Tuesday, March 08, 2005

The greatest outrage: That so few care

To those of us who abhor the recent descent of our country into a kind of nihilistic, profoundly anti-intellectual, materialistic madness – as long as I’ve got a new SUV and a fancy new cell phone every couple of years, I don’t give a rat’s ass about anything else! I steadfastly refuse to educate myself about what’s really going on in the world! – there is perhaps no greater outrage than the significant lack of outrage over the crimes our government has committed in our name.

Most Americans, we are forced to admit, really don’t care that much that we launched a war of aggression against a country that didn’t attack us. Dazed and dazzled by video games and reality TV, many people only dimly remember that there was a guy named Osama bin Laden who supposedly was the real culprit in 9-11. We never caught him, but at least we got the other guy, Saddam Hussein, and, since he looks almost equally swarthy, he’s probably almost equally guilty, right? I mean, wasn’t Saddam hiding some kind of weaponry over there in Iraq? No? Oh well, it’s over and done with now. No point in getting worked up about it.

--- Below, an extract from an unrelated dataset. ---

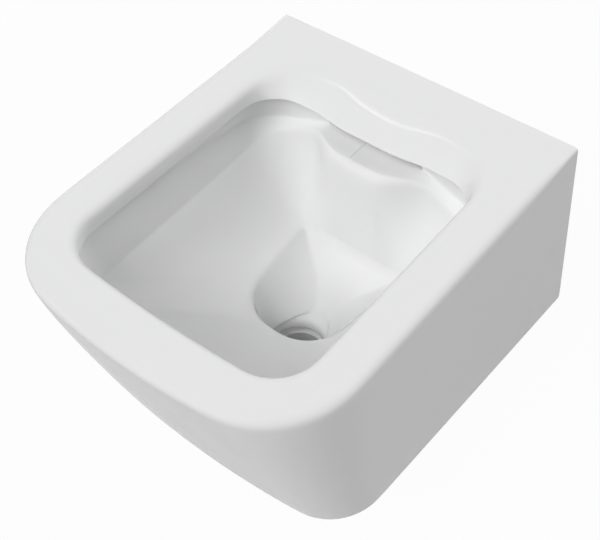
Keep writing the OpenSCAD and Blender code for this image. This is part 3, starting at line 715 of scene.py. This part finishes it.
def grown(name, tree, values):
    """A plain mesh from a tree: each input is set by its socket's identifier."""
    obj = new_object(name, bpy.data.meshes.new(name))
    modifier = obj.modifiers.new("grow", "NODES")
    modifier.node_group = tree
    for item in tree.interface.items_tree:
        if item.in_out == "INPUT":
            modifier[item.identifier] = values[item.name]
    return applied(obj)


print("steps round a ring:", TURN_STEPS)

# %% [markdown]
# ## Two trees
# The collar's tree carries a profile round a circle for the tube and the flange, sets one lip ring
# on each point of a row, and melts them all into one solid. The thread's tree carries a kite
# along a helix. The helix has its normals turned upright, or the ridge would twist on its way.


# %% Profiles and rings
def ring_part(tree, radius, profile):
    path = grow_node(tree, "GeometryNodeCurvePrimitiveCircle", {"Radius": radius}, Resolution=TURN_STEPS)
    return grow_node(tree, "GeometryNodeCurveToMesh", {"Curve": path, "Profile Curve": profile})


def rounded_profile(tree, width, height, radius):
    box = grow_node(tree, "GeometryNodeCurvePrimitiveQuadrilateral", {"Width": width, "Height": height})
    fillet = tree.nodes.new("GeometryNodeFilletCurve")
    fillet.mode = "POLY"
    fillet.inputs["Count"].default_value = FILLET_STEPS
    tree.links.new(radius, fillet.inputs["Radius"])
    tree.links.new(box, fillet.inputs["Curve"])
    return fillet.outputs[0]


def moved_up(tree, part, distance):
    shift = grow_node(tree, "ShaderNodeCombineXYZ", {"Z": distance})
    return grow_node(tree, "GeometryNodeTransform", {"Geometry": part, "Translation": shift})


print("steps of a rounded corner:", FILLET_STEPS)


# %% Collar tree
def collar_tree():
    """Rings of lips along a tube whose middle line is the Z axis."""
    tree, size, output = geometry_tree("lipped_collar", (
        ("Tube Radius", "Float"), ("Tube Wall", "Float"), ("Tube Length", "Float"),
        ("Flange Radius", "Float"), ("Flange Width", "Float"), ("Flange Thickness", "Float"),
        ("Flange Place", "Float"),
        ("Lip Size", "Float"), ("Lip Count", "Int"), ("Lip Start", "Float"), ("Lip Step", "Float"),
        ("Edge", "Float"), ("Material", "Material")))
    tube = ring_part(tree, size["Tube Radius"],
                     rounded_profile(tree, size["Tube Wall"], size["Tube Length"], size["Edge"]))
    flange = ring_part(tree, size["Flange Radius"],
                       rounded_profile(tree, size["Flange Width"], size["Flange Thickness"], size["Edge"]))
    lip_profile = grow_node(tree, "GeometryNodeCurvePrimitiveCircle", {"Radius": size["Lip Size"]},
                            Resolution=LIP_STEPS)
    step = grow_node(tree, "ShaderNodeCombineXYZ", {"Z": size["Lip Step"]})
    start = grow_node(tree, "ShaderNodeCombineXYZ", {"Z": size["Lip Start"]})
    rows = grow_node(tree, "GeometryNodeMeshLine",
                     {"Count": size["Lip Count"], "Start Location": start, "Offset": step})
    lips = grow_node(tree, "GeometryNodeInstanceOnPoints",
                     {"Points": rows, "Instance": ring_part(tree, size["Tube Radius"], lip_profile)})
    flange = moved_up(tree, flange, size["Flange Place"])
    finish_tree(tree, (tube, flange, lips), size["Material"], output[0])
    return tree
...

At least we provided a lesson for anybody else in the Middle East who might decide to screw with us: We will not hesitate to bomb you even further into the Stone Age, so you better watch yourselves.

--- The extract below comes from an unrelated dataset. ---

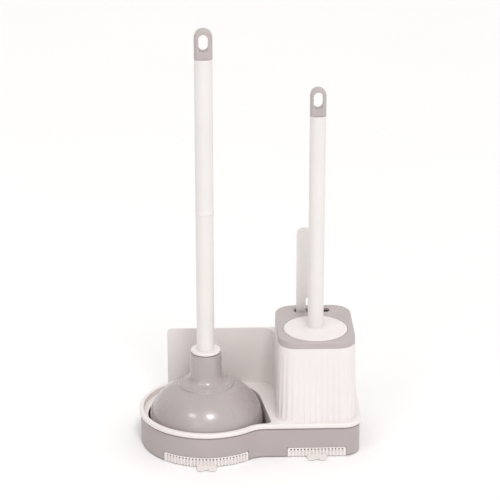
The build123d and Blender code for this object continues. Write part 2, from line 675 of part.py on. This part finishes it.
with BuildPart() as plunger_neck_plug:
    with BuildSketch(plane_on(PLUNGER_X, PLUNGER_Y, NECK_PLUG_FOOT)):
        Circle(NECK_BORE_R - FIT)
    extrude(amount=NECK_TOP - NECK_PLUG_FOOT)
    with BuildSketch(plane_on(PLUNGER_X, PLUNGER_Y, NECK_TOP)):
        Circle(SPACER_R)
    extrude(amount=SPACER_HEIGHT)
    with BuildSketch(plane_on(PLUNGER_X, PLUNGER_Y, NECK_TOP + SPACER_HEIGHT)):
        Circle(FLANGE_R)
    extrude(amount=FLANGE_TOP - NECK_TOP - SPACER_HEIGHT)
    fillet(plunger_neck_plug.edges().group_by(Axis.Z)[-1], FLANGE_EDGE_R)
    with BuildSketch(plane_on(PLUNGER_X, PLUNGER_Y, FLANGE_TOP)):
        Circle(PLUNGER_TUBE_R - TUBE_WALL - FIT)
    extrude(amount=PLUG_DEPTH)
keep(plunger_neck_plug.part, "plunger_neck_plug")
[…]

The Red Cross estimates that we – and by “we,” I mean exactly that, since the government has acted using our tax money, and in our name – may have killed 100,000 civilians in Iraq. Most of these people were relatively poor, people who had already been victimized by Saddam Hussein’s regime. We went in there and we blew up their houses, killed their livestock, destroyed whatever fragile livelihood they had, maimed and killed them by the tens of thousands – FOR NO REASON WHATSOEVER. Well, except to provide an excellent business opportunity for Halliburton and other U.S. companies, which I believe was the real reason for this war. And very, very few Americans care.

To get a better sense of how great an obscenity this is, imagine a scenario in which we in the U.S. are the victims of such an invasion. I have spent a great deal of time thinking about this, and it’s hardly a comforting thing to envision. Imagine that here in suburban Massachusetts, suddenly one day, paper flyers rain down out of the sky, informing us that in 48 hours, the bombing will begin. My husband has been conscripted into the army, so I am left to confront this situation on my own. How am I supposed to make it out of the neighborhood before the bombs fall? If I’m lucky, I’ll still have our car, and it will be working, and I’ll have money for gas. If not, I’ll have to somehow get out of here on foot – carrying a five-month-old child and whatever food and other personal articles I can manage to drag with me. How far would I get, lugging the baby, several canisters of formula, diapers, bottles, bottled water, and some snack items for me? Could I possibly carry our wedding album as well? What about clothing and blankets? And where would I go? Who would shelter us from the coming carnage? If my husband managed to make it out of the army alive, how would he find us after the battle? What would we do if our house were destroyed in the bombing – where would we go? What if our workplaces were destroyed – where would we work?

There are no answers to these questions. That so few Americans have bothered to ask them speaks volumes about our values. This is the thing that I find it hardest to get over. Most people simply don’t care that we have done this to innocent civilians. Can we doubt that in the coming years, we will suffer the consequences of our apathy and hard-heartedness when terrorist attacks against Americans increase?